■ INSTRUCTION ■
Copy each line with the word "hinge" in it.

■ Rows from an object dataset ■
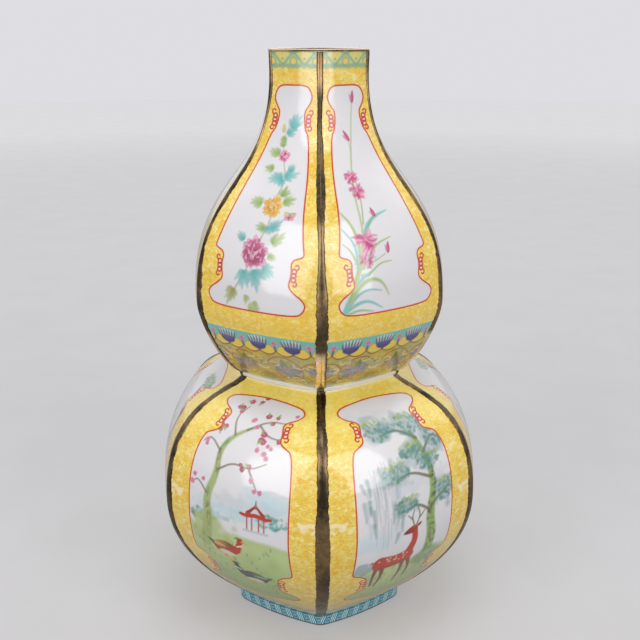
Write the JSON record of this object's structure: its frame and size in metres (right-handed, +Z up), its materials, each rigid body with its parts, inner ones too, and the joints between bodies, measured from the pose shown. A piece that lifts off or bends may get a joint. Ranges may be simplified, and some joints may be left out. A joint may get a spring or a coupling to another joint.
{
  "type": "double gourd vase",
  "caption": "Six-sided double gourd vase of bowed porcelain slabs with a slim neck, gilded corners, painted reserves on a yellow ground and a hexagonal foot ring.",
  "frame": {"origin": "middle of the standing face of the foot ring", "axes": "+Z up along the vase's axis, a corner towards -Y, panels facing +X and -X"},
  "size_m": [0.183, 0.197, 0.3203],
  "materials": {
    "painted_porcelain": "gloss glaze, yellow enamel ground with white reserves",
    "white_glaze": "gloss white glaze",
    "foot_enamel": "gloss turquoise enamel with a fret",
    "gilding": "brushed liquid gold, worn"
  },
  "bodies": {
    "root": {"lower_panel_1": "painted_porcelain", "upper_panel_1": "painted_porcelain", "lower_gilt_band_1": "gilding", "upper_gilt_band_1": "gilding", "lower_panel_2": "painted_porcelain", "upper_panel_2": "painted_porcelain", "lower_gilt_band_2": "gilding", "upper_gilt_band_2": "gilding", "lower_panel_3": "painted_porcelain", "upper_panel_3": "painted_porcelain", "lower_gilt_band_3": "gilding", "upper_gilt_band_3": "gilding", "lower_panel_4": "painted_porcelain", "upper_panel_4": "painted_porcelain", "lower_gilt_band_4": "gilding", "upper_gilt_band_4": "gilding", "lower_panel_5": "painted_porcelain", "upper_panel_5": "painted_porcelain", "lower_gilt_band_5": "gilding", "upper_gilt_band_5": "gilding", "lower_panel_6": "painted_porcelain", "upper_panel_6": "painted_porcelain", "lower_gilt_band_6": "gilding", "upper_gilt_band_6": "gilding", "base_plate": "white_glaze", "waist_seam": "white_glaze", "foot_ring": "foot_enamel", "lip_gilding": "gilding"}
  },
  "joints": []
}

---

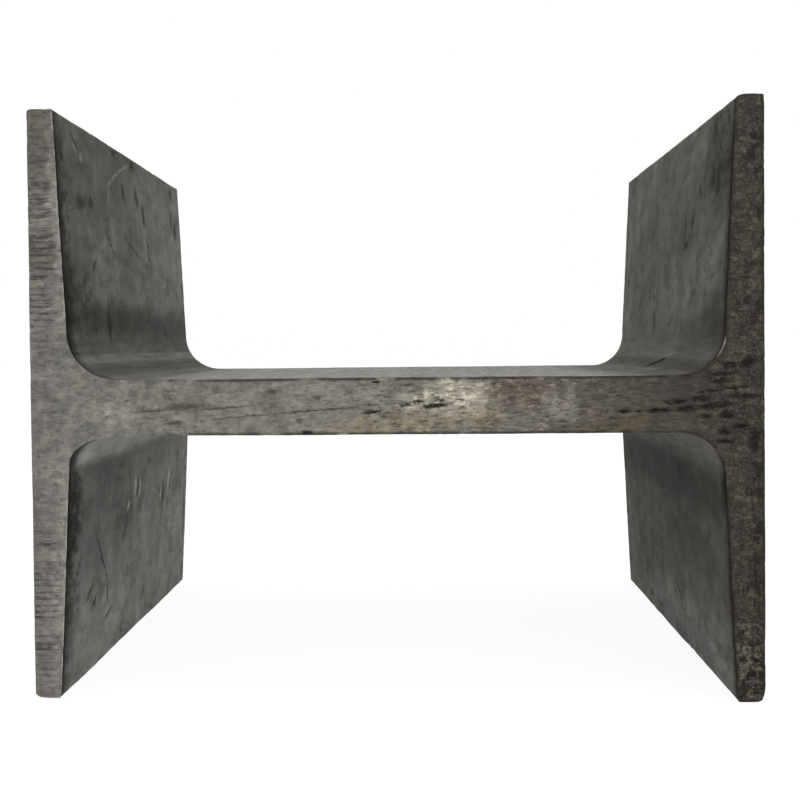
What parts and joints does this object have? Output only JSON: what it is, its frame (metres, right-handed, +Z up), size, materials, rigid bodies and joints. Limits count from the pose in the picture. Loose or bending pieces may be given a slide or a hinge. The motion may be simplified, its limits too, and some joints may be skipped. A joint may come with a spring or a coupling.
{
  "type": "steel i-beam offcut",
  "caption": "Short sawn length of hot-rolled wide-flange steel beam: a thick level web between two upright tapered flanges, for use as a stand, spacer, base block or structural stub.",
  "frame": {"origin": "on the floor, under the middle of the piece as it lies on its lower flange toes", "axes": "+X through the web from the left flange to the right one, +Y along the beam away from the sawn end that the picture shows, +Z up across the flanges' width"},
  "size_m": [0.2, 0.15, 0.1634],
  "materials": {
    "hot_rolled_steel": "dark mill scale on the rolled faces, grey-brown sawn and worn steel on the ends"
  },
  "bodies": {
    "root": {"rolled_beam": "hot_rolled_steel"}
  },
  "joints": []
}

* * *

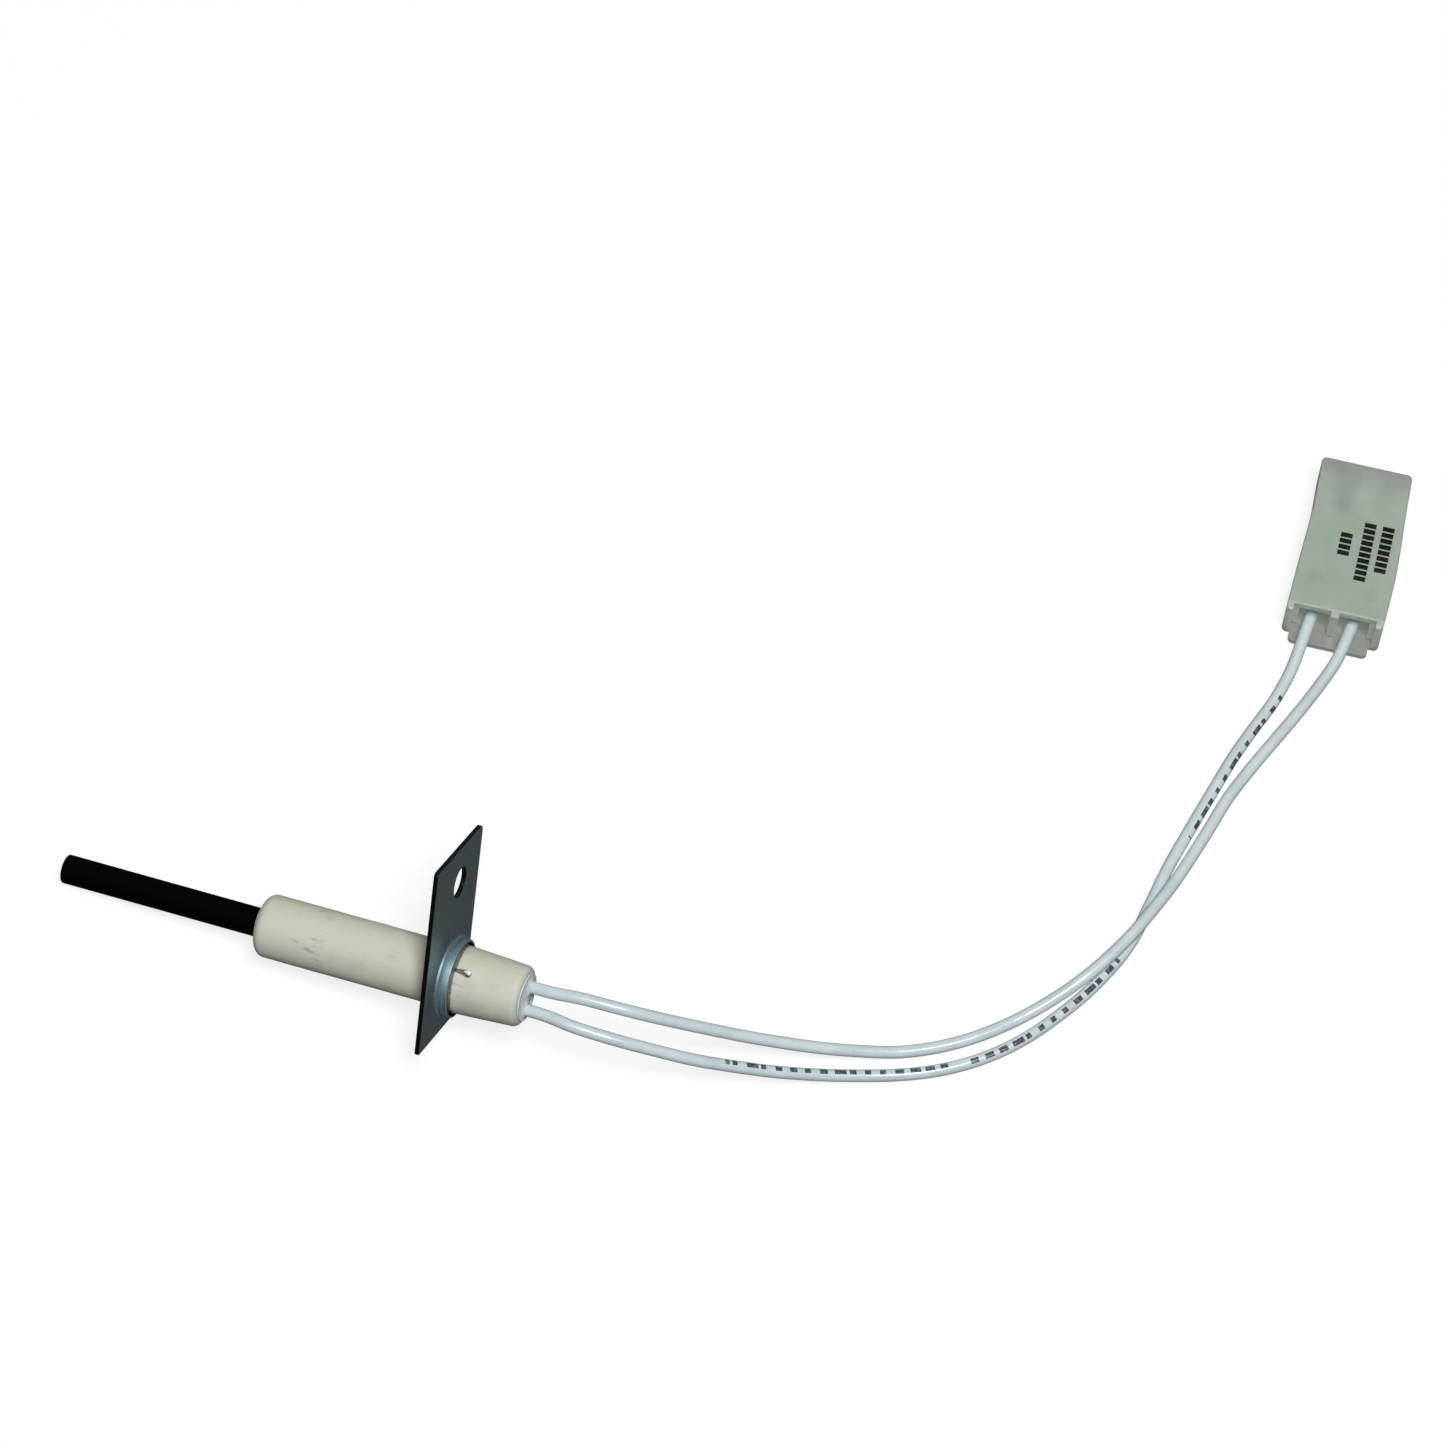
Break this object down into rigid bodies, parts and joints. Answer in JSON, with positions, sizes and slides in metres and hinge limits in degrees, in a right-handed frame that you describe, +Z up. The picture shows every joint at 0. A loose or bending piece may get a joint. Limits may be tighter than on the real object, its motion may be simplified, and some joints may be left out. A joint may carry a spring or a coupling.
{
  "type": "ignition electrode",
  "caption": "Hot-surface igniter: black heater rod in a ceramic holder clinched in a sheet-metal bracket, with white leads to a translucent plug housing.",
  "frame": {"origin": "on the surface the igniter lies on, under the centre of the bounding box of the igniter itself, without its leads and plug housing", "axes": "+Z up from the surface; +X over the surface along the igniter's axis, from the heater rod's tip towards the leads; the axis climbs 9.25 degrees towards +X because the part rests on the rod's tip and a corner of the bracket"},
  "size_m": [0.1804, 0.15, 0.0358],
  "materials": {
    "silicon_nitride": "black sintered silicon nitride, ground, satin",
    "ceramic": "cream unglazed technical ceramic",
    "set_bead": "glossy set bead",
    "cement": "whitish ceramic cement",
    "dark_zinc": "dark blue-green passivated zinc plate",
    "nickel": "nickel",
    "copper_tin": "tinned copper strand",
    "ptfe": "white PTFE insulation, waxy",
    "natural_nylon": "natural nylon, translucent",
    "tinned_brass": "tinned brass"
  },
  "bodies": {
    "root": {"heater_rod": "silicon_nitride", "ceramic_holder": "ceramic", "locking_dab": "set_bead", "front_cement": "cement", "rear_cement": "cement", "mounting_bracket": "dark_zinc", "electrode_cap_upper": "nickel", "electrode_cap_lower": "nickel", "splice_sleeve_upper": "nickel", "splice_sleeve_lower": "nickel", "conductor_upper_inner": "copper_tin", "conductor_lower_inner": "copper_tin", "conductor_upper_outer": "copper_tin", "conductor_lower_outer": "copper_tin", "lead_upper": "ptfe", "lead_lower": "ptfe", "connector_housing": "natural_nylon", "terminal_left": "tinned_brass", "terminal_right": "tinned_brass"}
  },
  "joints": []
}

■ IN RESPONSE ■
What parts and joints does this object have? Output only JSON: what it is, its frame (metres, right-handed, +Z up), size, materials, rigid bodies and joints. Limits count from the pose in the picture. Loose or bending pieces may be given a slide or a hinge. The motion may be simplified, its limits too, and some joints may be skipped. A joint may come with a spring or a coupling.
Break this object down into rigid bodies, parts and joints. Answer in JSON, with positions, sizes and slides in metres and hinge limits in degrees, in a right-handed frame that you describe, +Z up. The picture shows every joint at 0. A loose or bending piece may get a joint. Limits may be tighter than on the real object, its motion may be simplified, and some joints may be left out. A joint may carry a spring or a coupling.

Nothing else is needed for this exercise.